Parsing HTML Page to database

PHP programming forum. Ask questions or help people concerning PHP code. Don't understand a function? Need help implementing a class? Don't understand a class? Here is where to ask. Remember to do your homework!

Moderator: General Moderators

Post Reply
mckooter
Forum Commoner
Posts: 26
Joined: Fri Jul 28, 2006 10:02 pm

Parsing HTML Page to database

Post by mckooter »

Okay this is the beginning of a project im working on, the goal is to take all the data stored in the following html page:
http://www.cryosphere.f2s.com/Freelancer/example.html
(thats just a demo my actual page has nearly 900 entries)

and put all that data into a database, im just at the beginning and already having trouble, and cannot figure out what

first im trying to parse the html file to grab the info i want, using loadHTMLFile() I created the following script from the example

test.php

Code: Select all

<?php
$doc = new DOMDocument();
$doc->loadHTML("ex2.html");

$tags = $doc->getElementsByTagName('a');

foreach ($tags as $tag) {
       echo $tag->getAttribute('href').' | '.$tag->nodeValue."\n";
}
?>

ex2.html

Code: Select all

<html>
<head>
<title>My Page</title>
</head>
<body>
<p><a href="/mypage1">Hello World!</a></p>
<p><a href="/mypage2">Another Hello World!</a></p>
</body>
</html>


the origional example of

Code: Select all

<?php
$myhtml = <<<EOF
<html>
<head>
<title>My Page</title>
</head>
<body>
<p><a href="/mypage1">Hello World!</a></p>
<p><a href="/mypage2">Another Hello World!</a></p>
</body>
</html>
EOF;
$doc = new DOMDocument();
$doc->loadHTML($myhtml);

$tags = $doc->getElementsByTagName('a');

foreach ($tags as $tag) {
       echo $tag->getAttribute('href').' | '.$tag->nodeValue."\n";
}
?>
works fantastic, this is simple i know it, but it wont wory any way i try it all i get with my example is a blank page, but its the same information.... im sooo confused, apparently i cant do half of what i thought i could
User avatar
volka
DevNet Evangelist
Posts: 8391
Joined: Tue May 07, 2002 9:48 am
Location: Berlin, ger

Post by volka »

mckooter wrote:$doc->loadHTML($myhtml);
here you pass the html contents to the method loadHTML().
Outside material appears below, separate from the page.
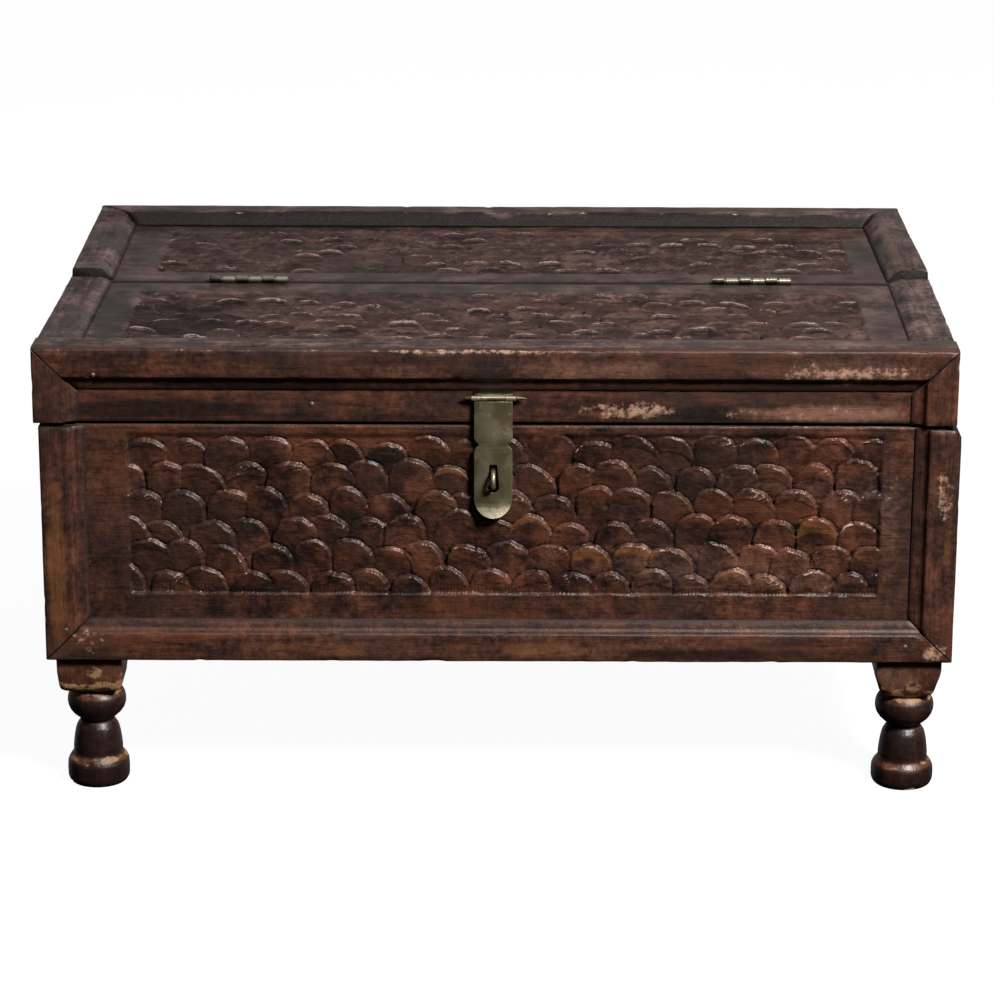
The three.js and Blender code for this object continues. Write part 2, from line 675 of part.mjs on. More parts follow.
// Lid boards
const lidTopBoard = board('lid_top_board', TOP_WOOD, [-wallSide, wallSide], [wallFront, lidRear],
  [panelUnder, panelTop]);
carryOnLid(cut(
  carved(lidTopBoard, [1, 0, 0], [0, 1, 0], TOP_CARVED_ROWS, LID_CARVING_MARGINS),
  ...barrelReliefs(),
  ...screwHoles(-1),
));
carryOnLid(board('lid_front_board', WOOD, [-wallSide, wallSide], [wallFront, insideFront],
  [lidBottom, panelUnder]));
carryOnLid(board('lid_rear_batten', INSIDE_WOOD, [-insideSide, insideSide], [lidRear - BOARD, lidRear],
  [battenUnder, panelUnder]));
carryOnLid(board('lid_front_top_strip', TOP_WOOD, [-side, side], [wallFront, stripRear], [panelTop, lidTop]));

// Lid mouldings
const haspLeafHalf = HASP_WIDTH / 2;
const haspLeafTop = haspZ + HASP_LEAF_HEIGHT;
const haspPocket = boxBetween(
  [HASP_CENTRE_X - haspLeafHalf - SWING_GAP, HASP_CENTRE_X + haspLeafHalf + SWING_GAP],
  [wallFront - HASP_THICKNESS - SWING_GAP, wallFront + SWING_GAP],
  [haspZ - HASP_DROP, haspLeafTop + SWING_GAP],
);
carryOnLid(cut(wallTrim('lid_front_rail', WOOD, {
  from: [-side, wallFront, lidTop],
  to: [side, wallFront, lidTop],
  across: [0, 0, -1],
  out: [0, -1, 0],
  mitres: [true, true],
}), haspPocket));

for (const [hand, sign] of [['left', -1], ['right', 1]]) {
  const wall = [sign * wallSide, sign * insideSide].sort((a, b) => a - b);
  const wallX = sign * wallSide;
  const out = [sign, 0, 0];
  carryOnLid(board(`lid_${hand}_side_board`, WOOD, wall, [insideFront, lidRear], [lidBottom, panelUnder]));
  carryOnLid(wallTrim(`lid_front_${hand}_stile`, WOOD, {
    from: [sign * side, wallFront, lidBottom],
    to: [sign * side, wallFront, lidTop],
    across: [-sign, 0, 0],
    out: [0, -1, 0],
    mitres: [false, true],
  }));
  carryOnLid(wallTrim(`lid_${hand}_side_rail`, WOOD, {
    from: [wallX, wallFront, panelTop],
    to: [wallX, lidRear, panelTop],
    across: [0, 0, -1],
    out,
    mitres: [true, false],
  }));
  carryOnLid(wallTrim(`lid_${hand}_side_front_stile`, WOOD, {
    from: [wallX, wallFront, lidBottom],
    to: [wallX, wallFront, panelTop],
    across: [0, 1, 0],
    out,
    mitres: [false, true],
  }));
  carryOnLid(topTrim(`lid_${hand}_top_moulding`, LID_TRIM_RISE, {
    from: [sign * side, stripRear, panelTop],
    to: [sign * side, lidTrimEnd, panelTop],
    across: [-sign, 0, 0],
    out: [0, 0, 1],
    mitres: [false, false],
  }));
}

// Hasp leaf: a plate let in behind the front rail, with a knuckle at each end of the barrel
function haspLeaf() {
  const plateBack = HASP_BARREL_STANDOFF + HASP_BARREL_RADIUS;
  const plateFront = plateBack - HASP_THICKNESS;
  const plateFoot = HASP_BARREL_RADIUS + SWING_GAP;
  const barrelHalf = HASP_BARREL_LENGTH / 2;
  const middleHalf = HASP_KNUCKLE_LENGTH / 2 + KNUCKLE_GAP;
  const parts = [boxBetween([-haspLeafHalf, haspLeafHalf], [plateFront, plateBack],
    [plateFoot, HASP_LEAF_HEIGHT])];
  for (const [x0, x1] of [[-barrelHalf, -middleHalf], [middleHalf, barrelHalf]]) {
    parts.push(rodAlongX(HASP_BARREL_RADIUS, x0, x1, 0, 0));
    const tab = [Math.max(x0, -haspLeafHalf), Math.min(x1, haspLeafHalf)];
    const tabFoot = HASP_BARREL_RADIUS / 2;
    parts.push(boxBetween(tab, [0, plateBack], [tabFoot, HASP_BARREL_RADIUS]));
    parts.push(boxBetween(tab, [plateFront, plateBack], [tabFoot, plateFoot + HASP_THICKNESS]));
  }
  const bore = rodAlongX(HASP_PIN_RADIUS + KNUCKLE_GAP, -HASP_WIDTH, HASP_WIDTH, 0, 0);
  const mesh = named('hasp_leaf', without(joined(...parts), bore), OLD_BRASS);
  mesh.position.copy(haspPivot);
  return mesh;
}

// Hasp pin: a rod whose ends are forged to points outside the barrel
function haspPin() {
  const shoulder = HASP_BARREL_LENGTH / 2 + KNUCKLE_GAP;
  const tip = shoulder + HASP_PIN_POINT_LENGTH;
  const mesh = named('hasp_pin', turned([
    [0, -tip],
    [HASP_PIN_POINT_RADIUS, -shoulder],
    [HASP_PIN_RADIUS, -shoulder],
    [HASP_PIN_RADIUS, shoulder],
    [HASP_PIN_POINT_RADIUS, shoulder],
    [0, tip],
  ], ROUND_SIDES), OLD_BRASS);
  mesh.rotation.y = Math.PI / 2;
  mesh.position.copy(haspPivot);
  return mesh;
}

// Hasp strap: a notched plate with a slot for the staple and a round tip bent outwards
function haspOutline() {
  const half = HASP_WIDTH / 2;
  const shoulder = -HASP_BARREL_RADIUS - SWING_GAP;
  const tipCentre = half - HASP_LENGTH;
  const notchTop = HASP_NOTCH_HEIGHT / 2 - HASP_NOTCH_DROP;
  const notchFoot = -HASP_NOTCH_HEIGHT / 2 - HASP_NOTCH_DROP;
  const knuckleHalf = HASP_KNUCKLE_LENGTH / 2;
  const outline = new THREE.Shape();
  outline.moveTo(-knuckleHalf, 0);
  outline.lineTo(-knuckleHalf, shoulder);
  outline.lineTo(-half, shoulder);
  outline.lineTo(-half, notchTop);
  outline.lineTo(HASP_NOTCH_DEPTH - half, -HASP_NOTCH_DROP);
  outline.lineTo(-half, notchFoot);
  outline.lineTo(-half, tipCentre);
  outline.absarc(0, tipCentre, half, Math.PI, 2 * Math.PI, false);
  outline.lineTo(half, notchFoot);
  outline.lineTo(half - HASP_NOTCH_DEPTH, -HASP_NOTCH_DROP);
  outline.lineTo(half, notchTop);
  outline.lineTo(half, shoulder);
  outline.lineTo(knuckleHalf, shoulder);
  outline.lineTo(knuckleHalf, 0);
  const slotHalf = HASP_SLOT_WIDTH / 2;
  const slotStraight = HASP_SLOT_LENGTH / 2 - slotHalf;
  const slot = new THREE.Path();
  slot.absarc(0, slotStraight - HASP_SLOT_DROP, slotHalf, 0, Math.PI, false);
  slot.absarc(0, -slotStraight - HASP_SLOT_DROP, slotHalf, Math.PI, 2 * Math.PI, false);
  outline.holes.push(slot);
  return outline;
}

function haspStrap() {
  const plate = new THREE.ExtrudeGeometry(haspOutline(), {
    depth: HASP_THICKNESS,
    bevelEnabled: false,
    curveSegments: HASP_TIP_STEPS,
  });
  plate.rotateX(Math.PI / 2).translate(0, HASP_THICKNESS / 2, 0);
  const spots = plate.attributes.position;
  for (let i = 0; i < spots.count; i += 1) {
    const intoLip = Math.max(0, HASP_LIP_LENGTH - HASP_LENGTH - spots.getZ(i)) / HASP_LIP_LENGTH;
    spots.setY(i, spots.getY(i) - HASP_LIP_REACH * intoLip ** 1.5);
  }
  const half = HASP_KNUCKLE_LENGTH / 2;
  const knuckle = rodAlongX(HASP_BARREL_RADIUS, -half, half, 0, 0);
  const bore = rodAlongX(HASP_PIN_RADIUS + KNUCKLE_GAP, -HASP_WIDTH, HASP_WIDTH, 0, 0);
  const mesh = named('hasp_strap', without(joined(plate, knuckle), bore), OLD_BRASS);
  mesh.position.copy(haspPivot);
  return mesh;
}

carryOnLid(haspLeaf());
carryOnLid(haspPin());
carryOnHasp(haspStrap());

export default chest;
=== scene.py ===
# %% [markdown]
# # A carved chest with a hinged lid
#
# This lesson dresses a wooden chest that already exists as a bare CAD model. The real one is an old
# hardwood box with fish-scale carving on its faces, worn mouldings round every panel, four turned
# feet and brass fittings. The CAD model says where each board is and what moves. Here each board is
# made again with the marks of gouge, plane and long use, and is told which moving body it rides on.

import json
import math

import bmesh
import bpy
import numpy as np
from mathutils import Matrix, Vector


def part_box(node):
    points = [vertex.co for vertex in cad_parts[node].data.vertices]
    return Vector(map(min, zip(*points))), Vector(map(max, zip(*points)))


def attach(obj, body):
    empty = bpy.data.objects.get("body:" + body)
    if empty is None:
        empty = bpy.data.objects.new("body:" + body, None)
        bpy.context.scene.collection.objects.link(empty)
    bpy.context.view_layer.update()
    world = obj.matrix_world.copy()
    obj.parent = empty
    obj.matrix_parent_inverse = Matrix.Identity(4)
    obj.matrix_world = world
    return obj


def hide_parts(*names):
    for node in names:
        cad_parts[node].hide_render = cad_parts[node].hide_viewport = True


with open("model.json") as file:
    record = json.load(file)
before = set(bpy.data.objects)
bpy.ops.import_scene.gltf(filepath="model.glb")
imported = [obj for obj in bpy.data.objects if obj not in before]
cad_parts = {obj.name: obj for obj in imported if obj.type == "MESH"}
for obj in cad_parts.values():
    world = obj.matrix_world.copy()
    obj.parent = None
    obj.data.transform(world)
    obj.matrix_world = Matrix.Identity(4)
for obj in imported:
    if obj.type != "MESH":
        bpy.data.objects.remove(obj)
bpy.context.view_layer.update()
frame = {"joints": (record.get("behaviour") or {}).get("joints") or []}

# %% [markdown]
# ## The camera
#
# A camera in Blender can be placed by eye, but here its place was worked out from the corners of the
# chest, so it is written down: a long lens two metres away that looks 17 degrees down. The axes of
# the camera are built by hand, because that way the slight tilt of the picture is plain to see.

# %% Camera
MM = 0.001
EYE = Vector((-3.6, -2183.8, 819.1)) * MM
TURN, DOWN, TILT = (math.radians(a) for a in (0.055, 17.422, 0.217))
FOCAL_PIXELS = 3510.0
PICTURE_PIXELS = 995
SENSOR = 36.0

ahead = Vector((math.sin(TURN) * math.cos(DOWN), math.cos(TURN) * math.cos(DOWN), -math.sin(DOWN)))
level = Vector((math.cos(TURN), -math.sin(TURN), 0))
upward = level.cross(ahead)
right = level * math.cos(TILT) + upward * math.sin(TILT)
top = upward * math.cos(TILT) - level * math.sin(TILT)

camera = bpy.data.objects.new("camera", bpy.data.cameras.new("camera"))
bpy.context.scene.collection.objects.link(camera)
camera.matrix_world = Matrix((
    (right.x, top.x, -ahead.x, EYE.x),
    (right.y, top.y, -ahead.y, EYE.y),
    (right.z, top.z, -ahead.z, EYE.z),
    (0, 0, 0, 1),
))
camera.data.sensor_width = SENSOR
camera.data.lens = FOCAL_PIXELS * SENSOR / PICTURE_PIXELS
bpy.context.scene.camera = camera
print("lens of", round(camera.data.lens, 1), "mm")

# %% [markdown]
# ## Writing shader maths as expressions
#
# A material is a web of nodes. Adding and linking them one by one hides what they compute, so one
# small class wraps a node's output and gives it the usual operators. `1 - mask` then adds a Math
# node, and any other node comes from the method `node`, with its settings first.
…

And here
mckooter wrote:$doc->loadHTML("ex2.html");
it's the name of a file. How would php know the difference?
You need another method described at http://de3.php.net/dom
mckooter
Forum Commoner
Posts: 26
Joined: Fri Jul 28, 2006 10:02 pm

Post by mckooter »

ahhh

loadHTMLFile is what i wanted, i swear ill get it, spent all day looking to be able to find a way to do this, not sure if im going about it the most effective but i think i can get it to work
mckooter
Forum Commoner
Posts: 26
Joined: Fri Jul 28, 2006 10:02 pm

Post by mckooter »

sorry to double post but i dont think i need to start a new topic, i just want to see if there is a much easier way of doing what im doing, or rather what seems to be the only way i can do something

the data im trying to import has a date format of

Code: Select all

21:52:13 - 29 Dec 06
as an example, im trying to store this to database, so i found a class to convert the data to the type that i will be needing

the portion i have done so far is:

Code: Select all

<?php

$date = "21:52:13 - 29 Dec 06";

$newdate = ereg_replace("[-]","",$date);
echo $newdate;

?>
removing the -, simple enough, now i want to convert the DEC to 12, but i feel that 12 consecutive ereg_replace would be ridiculous and laughable, so before i make a mess of code I figured i would check to see if there is a way to convert it easier

also, please dont laugh if my above way is wayyyy too long of a path to reach a simple goal, all the documentation i have read regarding date has referred to converting date recieved from database/php to readable formats, i am doing the opposite
nickvd
DevNet Resident
Posts: 1027
Joined: Thu Mar 10, 2005 5:27 pm
Location: Southern Ontario
Contact:

Post by nickvd »

wouldn't using regex be quicker and easier?
User avatar
Kieran Huggins
DevNet Master
Posts: 3635
Joined: Wed Dec 06, 2006 4:14 pm
Location: Toronto, Canada
Contact:

Post by Kieran Huggins »

Code: Select all

echo date('m/d/Y, H:i:s',strtotime(preg_replace('/(.*) - (.*)/',"$2, $1",$date)));
mckooter
Forum Commoner
Posts: 26
Joined: Fri Jul 28, 2006 10:02 pm

Post by mckooter »

thanks to both, i will look at them both, regex seems to be the much easier way to accomplish a simple task, i am still learning, so far i can find the longest way to a easy goal, but atleast i can find that goal, the community here and elsewhere help to show me the much quicker path to the goal i want, ang i thank you for that


PS: you should see some of the scripts ive written, coding wise they are terrifying, just horribly scripted, but as a newcomer they did what i wanted
nickvd
DevNet Resident
Posts: 1027
Joined: Thu Mar 10, 2005 5:27 pm
Location: Southern Ontario
Contact:

Post by nickvd »

I was actually referring to the scraping of the html page, but using it for the timestamp works fine too :)
Post Reply